● Material for the task
◇ ◇ ◇

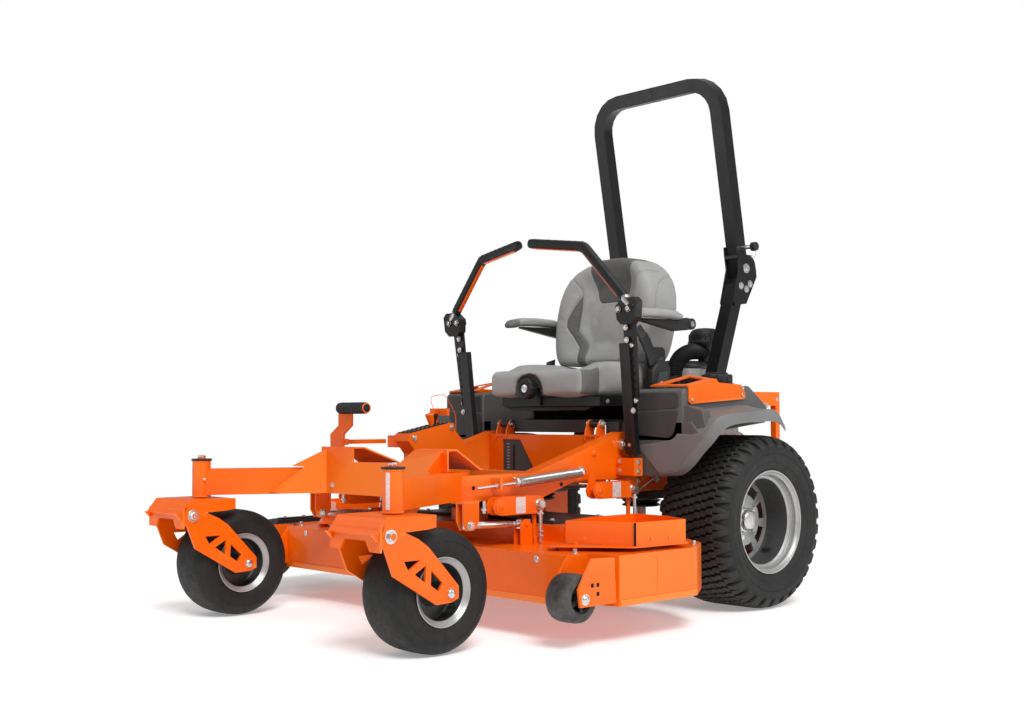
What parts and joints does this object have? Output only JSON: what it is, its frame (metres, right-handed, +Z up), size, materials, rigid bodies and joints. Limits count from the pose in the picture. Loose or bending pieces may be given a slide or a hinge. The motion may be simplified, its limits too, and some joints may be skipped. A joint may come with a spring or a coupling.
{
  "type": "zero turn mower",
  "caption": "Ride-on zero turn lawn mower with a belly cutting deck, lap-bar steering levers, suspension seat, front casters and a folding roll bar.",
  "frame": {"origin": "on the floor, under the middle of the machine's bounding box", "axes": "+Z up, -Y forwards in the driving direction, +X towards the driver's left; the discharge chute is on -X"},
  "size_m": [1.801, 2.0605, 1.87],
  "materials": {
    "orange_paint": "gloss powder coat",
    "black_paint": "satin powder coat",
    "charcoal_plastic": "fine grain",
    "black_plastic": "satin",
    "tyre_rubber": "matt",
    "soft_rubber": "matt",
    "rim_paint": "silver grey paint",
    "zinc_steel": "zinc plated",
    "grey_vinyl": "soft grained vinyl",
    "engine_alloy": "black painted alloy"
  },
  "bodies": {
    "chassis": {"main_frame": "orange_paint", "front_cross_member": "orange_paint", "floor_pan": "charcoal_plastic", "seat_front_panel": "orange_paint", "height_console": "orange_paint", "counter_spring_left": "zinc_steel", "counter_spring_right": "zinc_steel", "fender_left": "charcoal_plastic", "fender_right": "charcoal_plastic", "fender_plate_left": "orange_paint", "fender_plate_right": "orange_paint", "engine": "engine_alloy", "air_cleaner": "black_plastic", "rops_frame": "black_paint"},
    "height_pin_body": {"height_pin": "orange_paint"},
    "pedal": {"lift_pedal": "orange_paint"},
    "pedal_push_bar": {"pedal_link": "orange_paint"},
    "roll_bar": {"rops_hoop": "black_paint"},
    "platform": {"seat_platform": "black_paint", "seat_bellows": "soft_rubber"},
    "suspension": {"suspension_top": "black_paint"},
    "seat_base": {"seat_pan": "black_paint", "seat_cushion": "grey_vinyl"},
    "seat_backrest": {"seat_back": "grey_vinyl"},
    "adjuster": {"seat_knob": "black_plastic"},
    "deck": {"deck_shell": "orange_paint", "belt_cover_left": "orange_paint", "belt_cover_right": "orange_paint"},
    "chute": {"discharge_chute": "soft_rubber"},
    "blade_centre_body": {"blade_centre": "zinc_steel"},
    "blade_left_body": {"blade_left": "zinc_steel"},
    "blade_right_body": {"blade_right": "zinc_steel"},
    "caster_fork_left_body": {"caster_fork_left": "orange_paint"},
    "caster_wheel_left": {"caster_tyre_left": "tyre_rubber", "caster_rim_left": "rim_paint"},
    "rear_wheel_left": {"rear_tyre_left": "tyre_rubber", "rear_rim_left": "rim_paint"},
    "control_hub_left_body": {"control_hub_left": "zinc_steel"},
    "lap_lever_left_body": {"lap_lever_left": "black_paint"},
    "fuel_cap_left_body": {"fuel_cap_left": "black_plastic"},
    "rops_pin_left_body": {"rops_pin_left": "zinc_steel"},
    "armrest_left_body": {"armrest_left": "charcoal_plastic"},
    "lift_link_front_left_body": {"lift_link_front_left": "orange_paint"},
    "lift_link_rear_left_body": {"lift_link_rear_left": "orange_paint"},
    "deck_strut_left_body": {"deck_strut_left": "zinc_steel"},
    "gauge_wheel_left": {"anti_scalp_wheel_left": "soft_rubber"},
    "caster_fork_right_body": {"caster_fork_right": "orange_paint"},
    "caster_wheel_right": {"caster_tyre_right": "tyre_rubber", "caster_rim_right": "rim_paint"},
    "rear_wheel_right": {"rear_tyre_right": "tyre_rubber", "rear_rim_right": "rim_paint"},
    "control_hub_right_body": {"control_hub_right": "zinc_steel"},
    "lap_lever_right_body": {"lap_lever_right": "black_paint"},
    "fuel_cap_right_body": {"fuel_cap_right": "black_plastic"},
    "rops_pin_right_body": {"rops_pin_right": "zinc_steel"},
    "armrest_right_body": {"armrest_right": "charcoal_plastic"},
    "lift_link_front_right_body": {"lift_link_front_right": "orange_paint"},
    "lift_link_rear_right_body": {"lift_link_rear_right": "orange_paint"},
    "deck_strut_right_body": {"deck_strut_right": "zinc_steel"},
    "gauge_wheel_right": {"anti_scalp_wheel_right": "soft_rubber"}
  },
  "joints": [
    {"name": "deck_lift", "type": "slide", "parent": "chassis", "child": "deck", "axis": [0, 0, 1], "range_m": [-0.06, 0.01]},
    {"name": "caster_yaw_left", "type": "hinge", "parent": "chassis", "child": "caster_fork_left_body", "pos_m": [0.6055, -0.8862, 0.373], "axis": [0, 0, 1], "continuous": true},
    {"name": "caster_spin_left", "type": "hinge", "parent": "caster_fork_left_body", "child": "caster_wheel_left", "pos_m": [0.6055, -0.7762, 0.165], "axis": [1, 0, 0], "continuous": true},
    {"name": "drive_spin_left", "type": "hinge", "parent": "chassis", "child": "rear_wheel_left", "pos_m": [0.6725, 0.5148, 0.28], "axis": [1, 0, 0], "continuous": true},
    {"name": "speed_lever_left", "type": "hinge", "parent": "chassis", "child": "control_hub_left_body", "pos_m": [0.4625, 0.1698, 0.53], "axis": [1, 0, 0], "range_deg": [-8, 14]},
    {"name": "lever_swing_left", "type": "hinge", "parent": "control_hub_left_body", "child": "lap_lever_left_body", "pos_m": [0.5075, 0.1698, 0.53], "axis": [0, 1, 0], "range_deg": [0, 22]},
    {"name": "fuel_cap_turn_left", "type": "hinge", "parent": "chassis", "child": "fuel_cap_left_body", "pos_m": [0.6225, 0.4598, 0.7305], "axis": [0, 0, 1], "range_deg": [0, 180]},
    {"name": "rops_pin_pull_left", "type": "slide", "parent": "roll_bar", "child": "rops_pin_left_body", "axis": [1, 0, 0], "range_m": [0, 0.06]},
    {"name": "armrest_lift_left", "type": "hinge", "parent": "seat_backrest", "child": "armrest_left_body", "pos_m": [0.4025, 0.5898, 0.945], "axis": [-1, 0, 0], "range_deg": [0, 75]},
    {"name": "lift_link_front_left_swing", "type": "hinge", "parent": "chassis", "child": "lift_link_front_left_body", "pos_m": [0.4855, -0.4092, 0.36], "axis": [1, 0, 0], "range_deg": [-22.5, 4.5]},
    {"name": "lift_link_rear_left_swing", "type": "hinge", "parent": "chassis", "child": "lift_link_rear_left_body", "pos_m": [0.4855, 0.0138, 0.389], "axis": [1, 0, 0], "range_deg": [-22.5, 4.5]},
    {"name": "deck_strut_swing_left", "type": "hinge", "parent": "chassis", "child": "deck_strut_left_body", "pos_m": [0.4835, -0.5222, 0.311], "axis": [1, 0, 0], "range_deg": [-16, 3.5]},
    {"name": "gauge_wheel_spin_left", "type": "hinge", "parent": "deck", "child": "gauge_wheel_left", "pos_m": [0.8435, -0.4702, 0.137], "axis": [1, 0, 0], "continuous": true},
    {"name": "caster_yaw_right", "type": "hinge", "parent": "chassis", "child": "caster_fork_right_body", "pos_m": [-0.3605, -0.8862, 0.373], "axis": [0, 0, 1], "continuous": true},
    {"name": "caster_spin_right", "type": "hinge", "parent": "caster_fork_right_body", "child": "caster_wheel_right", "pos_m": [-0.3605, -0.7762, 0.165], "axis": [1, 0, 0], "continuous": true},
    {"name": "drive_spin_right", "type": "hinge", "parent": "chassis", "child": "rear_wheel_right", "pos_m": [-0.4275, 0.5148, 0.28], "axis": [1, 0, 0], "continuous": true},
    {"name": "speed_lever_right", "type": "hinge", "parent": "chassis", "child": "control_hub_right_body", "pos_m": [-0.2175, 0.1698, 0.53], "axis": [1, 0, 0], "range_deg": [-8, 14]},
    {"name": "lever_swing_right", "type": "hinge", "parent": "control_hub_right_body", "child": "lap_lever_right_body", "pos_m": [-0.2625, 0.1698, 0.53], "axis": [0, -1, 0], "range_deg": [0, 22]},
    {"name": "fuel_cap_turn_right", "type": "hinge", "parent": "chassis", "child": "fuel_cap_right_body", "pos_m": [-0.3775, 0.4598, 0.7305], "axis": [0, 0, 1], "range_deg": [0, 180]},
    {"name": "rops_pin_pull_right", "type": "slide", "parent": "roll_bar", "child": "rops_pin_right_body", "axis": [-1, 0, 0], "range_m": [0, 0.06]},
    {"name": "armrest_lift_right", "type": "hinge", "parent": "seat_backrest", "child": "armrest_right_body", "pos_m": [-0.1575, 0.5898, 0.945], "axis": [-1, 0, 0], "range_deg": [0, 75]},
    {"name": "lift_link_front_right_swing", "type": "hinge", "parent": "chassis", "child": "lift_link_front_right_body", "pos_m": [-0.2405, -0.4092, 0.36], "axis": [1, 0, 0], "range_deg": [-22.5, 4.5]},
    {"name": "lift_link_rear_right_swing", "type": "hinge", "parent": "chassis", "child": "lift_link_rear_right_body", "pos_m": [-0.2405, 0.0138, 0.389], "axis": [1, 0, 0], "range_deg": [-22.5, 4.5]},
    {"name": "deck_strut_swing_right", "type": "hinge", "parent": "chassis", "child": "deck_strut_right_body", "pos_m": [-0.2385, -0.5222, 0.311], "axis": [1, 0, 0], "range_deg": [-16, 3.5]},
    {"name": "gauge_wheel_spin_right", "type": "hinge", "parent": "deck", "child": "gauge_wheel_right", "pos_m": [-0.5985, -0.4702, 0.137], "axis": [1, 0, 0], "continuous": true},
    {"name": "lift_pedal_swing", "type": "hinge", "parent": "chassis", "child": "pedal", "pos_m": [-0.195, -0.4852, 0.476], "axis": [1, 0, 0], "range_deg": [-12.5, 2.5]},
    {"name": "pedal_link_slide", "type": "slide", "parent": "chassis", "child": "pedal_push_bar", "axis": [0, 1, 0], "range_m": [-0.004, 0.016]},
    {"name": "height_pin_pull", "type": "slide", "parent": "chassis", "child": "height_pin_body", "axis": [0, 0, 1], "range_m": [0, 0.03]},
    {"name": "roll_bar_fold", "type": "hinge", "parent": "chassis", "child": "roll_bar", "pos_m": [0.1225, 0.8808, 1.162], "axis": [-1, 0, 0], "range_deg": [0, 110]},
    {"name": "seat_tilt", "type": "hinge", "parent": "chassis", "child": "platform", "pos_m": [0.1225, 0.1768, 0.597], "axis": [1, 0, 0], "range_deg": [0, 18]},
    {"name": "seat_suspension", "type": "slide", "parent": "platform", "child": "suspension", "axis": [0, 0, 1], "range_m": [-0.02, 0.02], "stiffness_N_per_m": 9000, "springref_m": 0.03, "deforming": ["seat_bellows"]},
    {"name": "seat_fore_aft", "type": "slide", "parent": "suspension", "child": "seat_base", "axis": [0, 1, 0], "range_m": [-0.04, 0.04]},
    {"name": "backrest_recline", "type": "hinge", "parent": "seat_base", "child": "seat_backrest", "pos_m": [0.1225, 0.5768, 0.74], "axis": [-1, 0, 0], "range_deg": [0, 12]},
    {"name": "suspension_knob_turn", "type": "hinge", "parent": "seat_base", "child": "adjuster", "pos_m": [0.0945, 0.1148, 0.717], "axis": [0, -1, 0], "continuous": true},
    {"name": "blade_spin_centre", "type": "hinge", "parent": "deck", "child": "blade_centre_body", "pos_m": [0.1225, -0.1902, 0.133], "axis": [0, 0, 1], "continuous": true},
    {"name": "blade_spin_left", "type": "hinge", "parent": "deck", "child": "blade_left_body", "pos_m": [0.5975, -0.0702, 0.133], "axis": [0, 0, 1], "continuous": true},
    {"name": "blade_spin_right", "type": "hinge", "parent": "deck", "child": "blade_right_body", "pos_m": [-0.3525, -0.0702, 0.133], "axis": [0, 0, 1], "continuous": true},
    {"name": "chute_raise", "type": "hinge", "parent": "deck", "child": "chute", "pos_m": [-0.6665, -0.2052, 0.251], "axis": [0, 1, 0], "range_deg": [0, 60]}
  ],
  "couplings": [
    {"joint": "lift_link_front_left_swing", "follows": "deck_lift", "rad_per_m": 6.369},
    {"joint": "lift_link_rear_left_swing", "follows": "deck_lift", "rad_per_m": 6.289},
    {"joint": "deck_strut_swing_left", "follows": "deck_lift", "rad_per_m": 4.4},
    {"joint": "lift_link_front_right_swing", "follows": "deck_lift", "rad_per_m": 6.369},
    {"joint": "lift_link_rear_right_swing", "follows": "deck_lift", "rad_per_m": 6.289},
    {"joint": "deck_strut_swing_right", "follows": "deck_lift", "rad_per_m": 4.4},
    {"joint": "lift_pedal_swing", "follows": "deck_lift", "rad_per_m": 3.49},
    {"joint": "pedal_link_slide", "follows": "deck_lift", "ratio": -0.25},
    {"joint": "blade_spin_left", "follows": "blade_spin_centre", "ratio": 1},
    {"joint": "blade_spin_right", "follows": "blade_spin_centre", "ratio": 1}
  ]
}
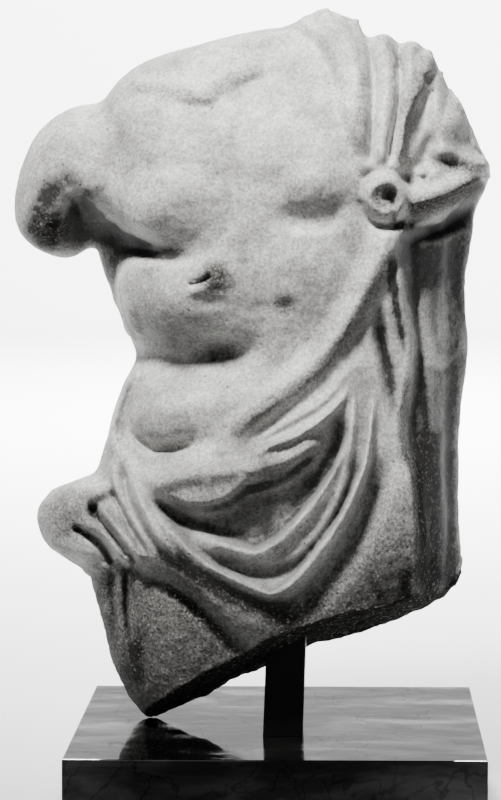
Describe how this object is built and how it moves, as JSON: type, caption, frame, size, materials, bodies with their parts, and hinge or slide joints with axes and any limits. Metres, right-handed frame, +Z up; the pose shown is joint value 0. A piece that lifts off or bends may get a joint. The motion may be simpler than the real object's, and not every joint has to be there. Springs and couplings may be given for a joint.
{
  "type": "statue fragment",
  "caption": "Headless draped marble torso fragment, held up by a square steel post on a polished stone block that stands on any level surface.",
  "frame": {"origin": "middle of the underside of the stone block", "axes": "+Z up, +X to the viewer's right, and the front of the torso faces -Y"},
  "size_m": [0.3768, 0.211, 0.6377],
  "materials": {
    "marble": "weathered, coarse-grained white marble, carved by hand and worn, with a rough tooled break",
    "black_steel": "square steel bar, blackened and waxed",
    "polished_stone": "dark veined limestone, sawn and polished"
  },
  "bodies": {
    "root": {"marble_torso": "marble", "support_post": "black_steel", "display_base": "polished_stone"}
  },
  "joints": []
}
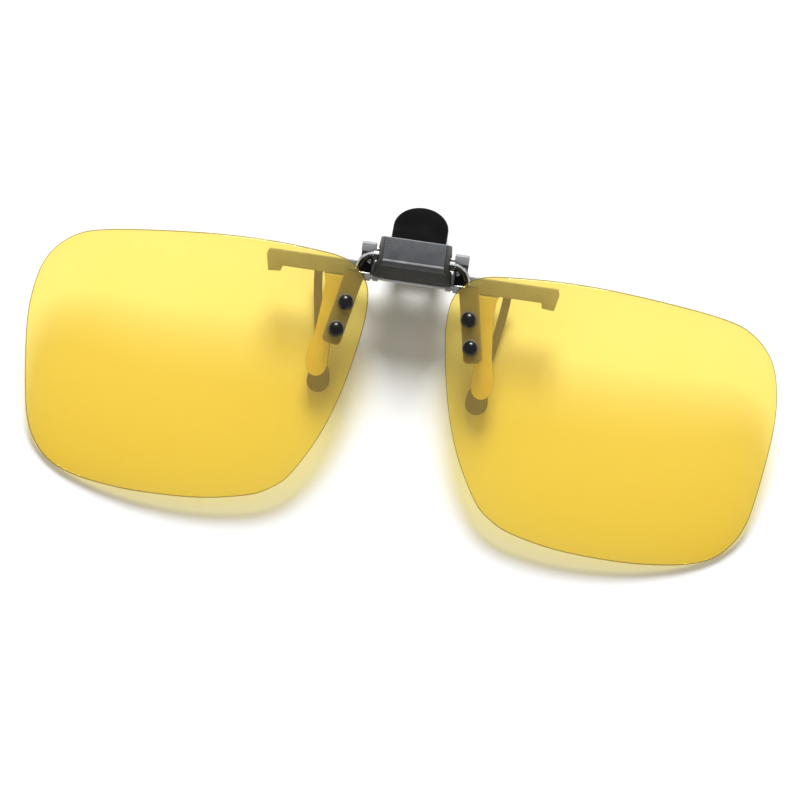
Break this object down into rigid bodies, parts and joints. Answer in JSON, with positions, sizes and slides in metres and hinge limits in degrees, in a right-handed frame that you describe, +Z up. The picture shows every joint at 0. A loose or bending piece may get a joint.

◇ ◇ ◇

● Set task
Identify every line holding the word "that" and copy it out.

● Answer to the exercise
Describe how this object is built and how it moves, as JSON: type, caption, frame, size, materials, bodies with their parts, and hinge or slide joints with axes and any limits. Metres, right-handed frame, +Z up; the pose shown is joint value 0. A piece that lifts off or bends may get a joint. The motion may be simpler than the real object's, and not every joint has to be there. Springs and couplings may be given for a joint.
  "caption": "Headless draped marble torso fragment, held up by a square steel post on a polished stone block that stands on any level surface.",
Break this object down into rigid bodies, parts and joints. Answer in JSON, with positions, sizes and slides in metres and hinge limits in degrees, in a right-handed frame that you describe, +Z up. The picture shows every joint at 0. A loose or bending piece may get a joint.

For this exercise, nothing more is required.